In between we have those who think the lives of their family members are more valuable than the lives of others, that the lives of members of their own tribe or nation are more valuable than those of other tribes or nations, and those who believe that the lives of members of their own species are the only lives with any real value.
Understandably, we all fall on different points of the “perceived value of life” continuum, which is why I anticipate getting a range of different answers.
So tell me: is life intrinsically and objectively valuable, does some life have more value than other life, how valuable is life (in concrete terms: words like “priceless” or “precious” are meaningless), and why?
[/quote]
Only in response to you Varq, as you are someone I respect, and this is a subject I studied a bit.
Consider the concept of ends in themselves vs. means to ends. There are things which have instrumental value, like cash. Intrinsic vs. Extrinsic Value (Stanford Encyclopedia of Philosophy)
Cash can get you this and that, which might bring you to and end in itself called happiness, or power depending on what you consider as ends in themselves. Intrinsic and Instrumental Good
An end in itself is something that has intrinsic value. Like the aforementioned happiness. But there are also things like love, beauty which are wrapped up in our very agency. You seem to categorize human agency as an end in itself, I feel the same and so did Kant.
The problem with this argument (because I have argued very similarly before) is that we are pitting a womans agency against an unborn potential persons agency. It’s basically agency vs. agency and both are ends in themselves.
So, from here the only leg you can argue from is if the woman had sex willingly, and was aware that with sexual intercourse comes the risk of pregnancy. So, one could argue that a woman had agency in her choice to have sex and therefore as a rational agent could be in the wrong for eliminating or killing (however strongly you want to call it) another fetus or person. It feels like a very weak place to argue from, as the fetus isn’t yet a rational agent.
Even if you grant that a fetus is an agent, there are still circumstances where say a perfectly healthy woman who wanted to get pregnant may suffer from complications which may cause her to be maimed the rest of her life or risk death, if we force that woman to give birth then we violate her agency. I don’t think pregnancy should be a death sentence, considering how hit or miss pregnancy itself is, eggs get fertilized and passed all the time naturally. Those are potential person too, but we aren’t fighting to keep them alive, so God must really want those souls in heaven or whatever if that’s how some of you have to rationalize this trivialization.

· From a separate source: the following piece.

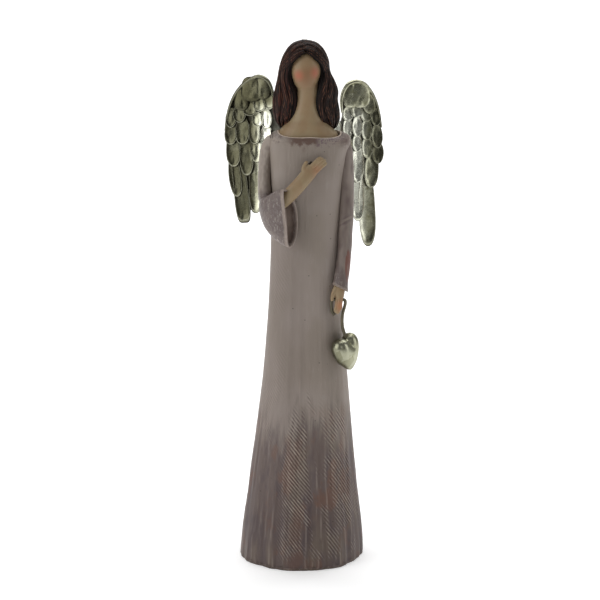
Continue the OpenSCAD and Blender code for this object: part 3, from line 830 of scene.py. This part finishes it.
def make_hair():
    shape = Shape()
    z = np.concatenate([np.linspace(241, 292, 56), np.linspace(292.5, HAIR_TOP - 0.1, 20)])
    count = 64
    rows = []
    for height in z:
        right = float(edge_angle(np.array(height), 1))
        left = np.pi - float(edge_angle(np.array(height), -1))
        outer = hair_point(np.linspace(right + 0.03, left - 0.03, count), np.full(count, height), -1.9)
        keep = 0.62 if height > 256 else 0.72
        centre = xyz(*(float(v) for v in hair_size(np.array(height))[::2]), height)
        inner = centre + (outer[::-1][::2] - centre) * np.array([keep, keep, 1])
        rows.append(np.concatenate([outer, inner]))
    shape.loft(np.array(rows), recess=0.6, tone=0.0)
    locks = 22
    for half in (-1, 1):
        for k in range(locks):
            share = k / (locks - 1)
            end = 250.4 - 9 * smooth(0.25, 0.7, share) + 1.5 * math.sin(k * 2.4 + half)
            lock(shape, half, share, 2 * k + (half > 0), float(end))
        # Locks down the middle of the back start high on the crown.
        for k, part in enumerate((1.5, 5, 8.5)):
            lock(shape, half, 1 - 0.035 * k, 50 + k, 241.5, part)
    data = shape.mesh("hair")
    return piece("hair_casting", data, "figure", hair_paint(), ["hair"])


# ---- arms ----

CUFF_MOUTH = np.array([-7.0, -22.4, 202.8])
# Stations of the sleeves: x, y, z, half-width and half-depth.
RIGHT_SLEEVE = [
    (-10, 0.4, 243.2, 2.8, 5), (-14.2, 0.3, 243.4, 3.5, 6.4), (-17.3, 0.2, 242, 4.1, 6.8),
    (-19.3, 0, 238.2, 4.1, 6.6),
    (-20.3, -0.2, 233.4, 3.8, 6.4), (-20.7, -0.4, 229, 3.8, 6.3), (-20.9, -0.8, 222, 3.9, 6.3),
    (-20.7, -2.0, 214.6, 4.0, 6.4),
    (-20.2, -4.4, 208.6, 4.2, 7.8), (-19.0, -8.2, 204.8, 4.9, 9.8), (-17.0, -12.2, 203.4, 5.5, 11.6),
    (-14.6, -15.8, 203.0, 5.5, 13.2),
    (-11.2, -19.2, 202.8, 5.5, 15.0), (*CUFF_MOUTH, 5.6, 16.2),
]
LEFT_SLEEVE = [
    (15, 0.4, 243.4, 2.6, 5), (19.8, 0.3, 243, 3.2, 6.2), (23.0, 0.2, 241.2, 4.0, 6.6),
    (24.5, 0, 237.6, 4.0, 6.5),
    (25.0, -0.3, 233, 4.0, 6.2),
    (25.1, -1, 225, 4.3, 6.1), (25.0, -3, 210, 4.5, 5.9), (24.5, -5.8, 195, 4.3, 5.5),
    (24.0, -9, 182, 4.1, 5),
    (23.0, -12.2, 170, 3.9, 4.4), (22.2, -14, 165, 4.0, 4.2), (21.9, -14.8, 161.6, 4.4, 4.4),
]


def outward(rings):
    """The way from each ring's middle to each of its points."""
    return unit(rings - rings.mean(axis=1, keepdims=True))


def wrinkle(rings, depth, seed, size=(3.2, 3.2, 6.0)):
    return rings + outward(rings) * (depth * noise(rings / np.array(size), seed))[..., None]


def turned_in(rim, way, steps):
    """Rings that carry a sleeve's rim inward and back up into it, one for each step of inset and depth."""
    inward = unit(rim.mean(axis=0) - rim)
    return np.array([rim + inward * inset - way * back for inset, back in steps])


def make_right_sleeve():
    rings, t, angle = limb(RIGHT_SLEEVE, SIDE, 72, 130, 2.1)
    way = unit(np.array([0.8, -0.6, 0.05]))
    flare = smooth(0.62, 1, t)
    # The bell's soft pleats run from the elbow to the rim.
    out = outward(rings)
    pleat = flare[:, None] * (0.16 * np.cos(5 * angle + 0.7) + 0.08 * np.cos(9 * angle))[None]
    rings = rings + out * pleat[..., None]
    # The near rim is almost straight and the far one bows, and the mouth leans.
    ripe = smooth(0.74, 1, t)[:, None]
    bow = ripe * (1 + 0.2 * np.cos(angle) - 4 * np.sin(angle) ** 2)[None]
    rings = rings + bow[..., None] * np.array([0.56, 0.83, 0.0])
    rings[..., 0] += 1.5 * ripe * np.sin(angle)[None]
    crease = np.exp(-((t[:, None] - 0.6 - 0.03 * np.cos(angle + 0.8)[None]) / 0.02) ** 2)
    rings = rings - out * (0.34 * crease * smooth(0, 0.8, np.sin(angle + 2.2))[None])[..., None]
    rings = wrinkle(wrinkle(rings, 0.14, 31), 0.1, 33, (1.3, 1.3, 2.2))
    inside = turned_in(rings[-1], way, [
        (-0.35, -0.5), (-0.3, -1.0), (0.25, -1.2), (0.8, -0.8), (1.1, 0.2), (1.3, 1.6), (1.6, 3.2), (2.2, 5),
        (3.0, 7),
    ])
    rings = np.concatenate([rings, inside])
    n = len(inside)
    bell = np.concatenate([smooth(0.5, 0.6, t), np.ones(n)])[:, None]
    deep = np.concatenate([np.zeros(len(t) + 4), smooth(0, 3, np.arange(n - 4) + 0.5)])[:, None]
    rings = outside_gown(rings, 0.15)
    shape = Shape()
    cols = np.ones((1, len(angle)))
    rim_line = np.concatenate([smooth(0.975, 0.988, t), np.ones(4), np.zeros(n - 4)])[:, None]
    shape.loft(rings, recess=0.5, bell=bell * cols, inside=deep * cols, rim=rim_line * cols)
    data = shape.mesh("right_sleeve")
    set_value(data, "recess", hollows(data, 8, 0.22))
    paint = sleeve_paint("right_sleeve_paint", brush=0.17, painted_shade=0.08)
    return piece("right_sleeve_casting", data, "figure", paint, ["right_sleeve"])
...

Birth and population control are things we will be very concerned about in the next 100 or so years. If we truly treat every agent as an end in themselves, we would all be fed today… But can the world sustain a human populace if we let everyone live? Will we have enough food and other means to treat people as such in the future? Probably not… As it is how many babies starved to death this week? We are too greedy and wrapped up in instrumental value to even feed the hungry, and we bitch about food stamps…

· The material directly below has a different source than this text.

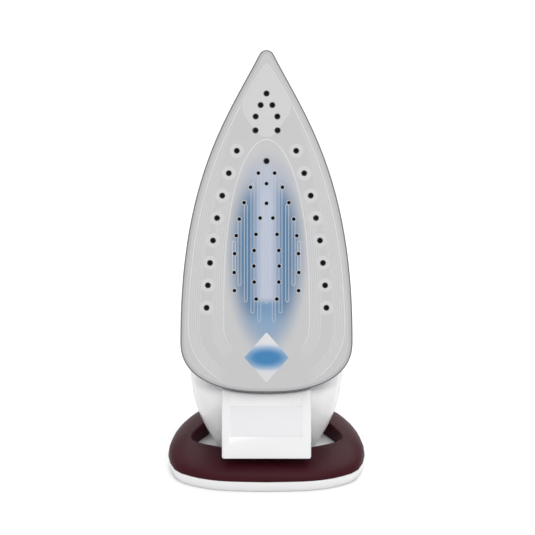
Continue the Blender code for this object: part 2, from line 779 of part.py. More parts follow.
def make_nozzle():
    profile = [
        (0.0062, 0.0075), (0.0066, 0.0040), (0.0060, 0.0014), (0.0040, 0.0012),
        (0.0040, -0.0070), (0.0013, -0.0070), (0.0013, 0.0045), (0.0030, 0.0075),
    ]
    turned("spray_nozzle", profile, (0, NOZZLE_DEPTH, NOZZLE_ALONG + 0.0005), (0, 0, 1),
           "grey_plastic", 18, True)


def make_pumps():
    """Two pumps side by side, each with its button, plunger, spring and suction tube."""
    for side, label in ((-1, "spray"), (1, "boost")):
        x = side * PUMP_ACROSS
        length = PUMP_HIGH - PUMP_LOW
        turned(
            f"{label}_pump_body",
            [(PUMP_RADIUS, length), (PUMP_RADIUS, 0), (0.0018, 0), (0.0018, 0.003),
             (PUMP_BORE, 0.003), (PUMP_BORE, length)],
            (x, PUMP_LOW, PUMP_ALONG), (0, 1, 0), "white_plastic", 14, True,
        )
        sleeve(f"{label}_suction_tube", (x, TANK_FLOOR + TANK_WALL + 0.003, PUMP_ALONG), (0, 1, 0),
               PUMP_LOW - GAP - TANK_FLOOR - TANK_WALL - 0.003, SUCTION_RADIUS, 0.0014, "rubber", 10)
        button = handle_form(f"{label}_button", 0.0012, "burgundy")
        boolean(button, rounded_prism(f"{label}_button_outline", x, PUMP_ALONG, BUTTON_HALF,
                                      BUTTON_LENGTH / 2, 0.0026, BUTTON_FOOT, 0.16), "INTERSECT")
        cut(button, handle_form(f"{label}_button_under", -BUTTON_DEEP))
        plunger = [
            (0, HANDLE_TOP), (0.0017, HANDLE_TOP), (0.0017, PUMP_HIGH - 0.010),
            (PUMP_BORE - FIT, PUMP_HIGH - 0.010), (PUMP_BORE - FIT, PUMP_HIGH - 0.014),
            (0, PUMP_HIGH - 0.014),
        ]
        stem = turned(f"{label}_plunger", plunger, (x, 0, PUMP_ALONG), (0, 1, 0), "steel", 12)
        boolean(stem, handle_form(f"{label}_plunger_top", -BUTTON_DEEP - GAP), "INTERSECT")
        put_origin(button, (x, PUMP_HIGH, PUMP_ALONG))
        make_spring(f"{label}_spring", x, PUMP_HIGH + GAP, PUMP_HIGH + SPRING_PRESSED)


def make_spring(name, across, low, high, turns=3, wire_radius=0.0004, radius=0.0033):
    points = []
    steps = 8 * turns
    for i in range(steps + 1):
        turn = 2 * math.pi * i / 8
        depth = low + wire_radius + (high - low - 2 * wire_radius) * i / steps
        points.append((across + radius * math.cos(turn), depth, PUMP_ALONG + radius * math.sin(turn)))
    wire(name, points, wire_radius, "steel")


def make_steam_control():
    top = HANDLE_TOP + GAP
    knob = rounded_prism("steam_slider", 0, SLIDER_ALONG, 0.0062, 0.0075, 0.003, top, top + 0.0032,
                         "burgundy")
    soften(knob, 0.0007, 1)
    stem = box("slider_stem", (-0.0022, HANDLE_TOP - 0.0072, SLIDER_ALONG - 0.0035),
               (0.0022, top + 0.001, SLIDER_ALONG + 0.0035))
    foot = box("slider_foot", (-0.0048, HANDLE_TOP - 0.0072, SLIDER_ALONG - 0.0050),
               (0.0048, HANDLE_TOP - 0.0052, SLIDER_ALONG + 0.0050))
    join(knob, stem, foot)
    put_origin(knob, (0, HANDLE_TOP, SLIDER_ALONG))
    rod_low, rod_high = BODY_FLOOR + 0.0085, HANDLE_TOP - 0.032
    rod("valve_rod", (0, rod_low, ROD_ALONG), (0, rod_high, ROD_ALONG), ROD_RADIUS, "steel", 10)
    valve_top = TANK_FLOOR - 2 * GAP - 0.0012
    sleeve("valve_body", (0, COVER_TOP + GAP, ROD_ALONG), (0, 1, 0), valve_top - COVER_TOP - GAP,
           0.0045, ROD_RADIUS + FIT, "brass", 12)
    sleeve("tank_gasket", (0, valve_top + GAP, ROD_ALONG), (0, 1, 0), 0.0012, 0.0052, ROD_RADIUS + FIT,
           "rubber", 12)


def make_dial():
    base = DECK + 0.0025
    profile = [
        (0, DIAL_HEIGHT), (DIAL_RADIUS - 0.0035, DIAL_HEIGHT), (DIAL_RADIUS - 0.001, DIAL_HEIGHT - 0.0015),
        (DIAL_RADIUS, DIAL_HEIGHT - 0.003), (DIAL_RADIUS, 0.0010), (DIAL_RADIUS - 0.001, 0), (0, 0),
    ]
    dial = turned("temperature_dial", profile, (0, base, DIAL_ALONG), (0, 1, 0), "white_plastic", 28)
    ridge = box("dial_pointer", (-0.0012, base + DIAL_HEIGHT - 0.001, DIAL_ALONG + 0.002),
                (0.0012, base + DIAL_HEIGHT + 0.0014, DIAL_ALONG + DIAL_RADIUS - 0.002))
    join(dial, ridge)
    shaft_low = COVER_TOP + GAP + 0.008 + GAP
    rod("thermostat_shaft", (0, shaft_low, DIAL_ALONG), (0, base - GAP, DIAL_ALONG), SHAFT_RADIUS,
        "steel", 12)


# ---------------------------------------------------------------- filler door

def surface_depth(along):
    """The depth of the form's back surface on the middle plane."""
    rows = smooth_rows(body_stations(), 2)
    order = np.argsort(rows[:, 3])
    return float(np.interp(along, rows[order, 3], rows[order, 2]))


HINGE_ALONG = DOOR_ALONG + DOOR_LENGTH / 2 + HINGE_RADIUS + FIT
HINGE_DEPTH = surface_depth(HINGE_ALONG) + HINGE_RADIUS + 0.0011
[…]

This is where I’m at… I reluctantly support, “freedom of choice.” Because there are no better options… I’m friends with several perfectly healthy women who have had abortion(s), trust me, they go through enough shit already for us to be trying to regulate their bodies.
[/quote]
As even certain poets have sung (not a blanket-endorsement of everything said poets have sung or written, but these strong words imply that some people still have a conscience that has not been seared with a hot-iron):
“There’s no question it’s infanticide. …At the end I’ll escort you to hell. The dark one’s forces lock your flaming cell. To murder the ones unborn. The worst sin you’ve ever performed. …With due respect hear these words of caution. If considering an abortion. If you dig boiling sulphur to which I will not concur” – Type O Negative
“Conceived in lust to their own ruin - a sacrifice to pleasure” – Kemper Crabb
" … Oh nation murders me, me, me. Suck me down your hose. Pieces of my fingers and toes. Use me to brew your lab rat stew. Oh dissolve my voice for your woman’s choice. My execution, it’s your revolution" – Grammatrain
What human being with a conscience would say that abortion is not murder? What kind of monsters could defend and even perform such procedures? What kind of Supreme Court Justice scum could say that a woman has a “right” to have such a thing done to her child? Yet this is the law of the land. And not only of this land, but all around the world.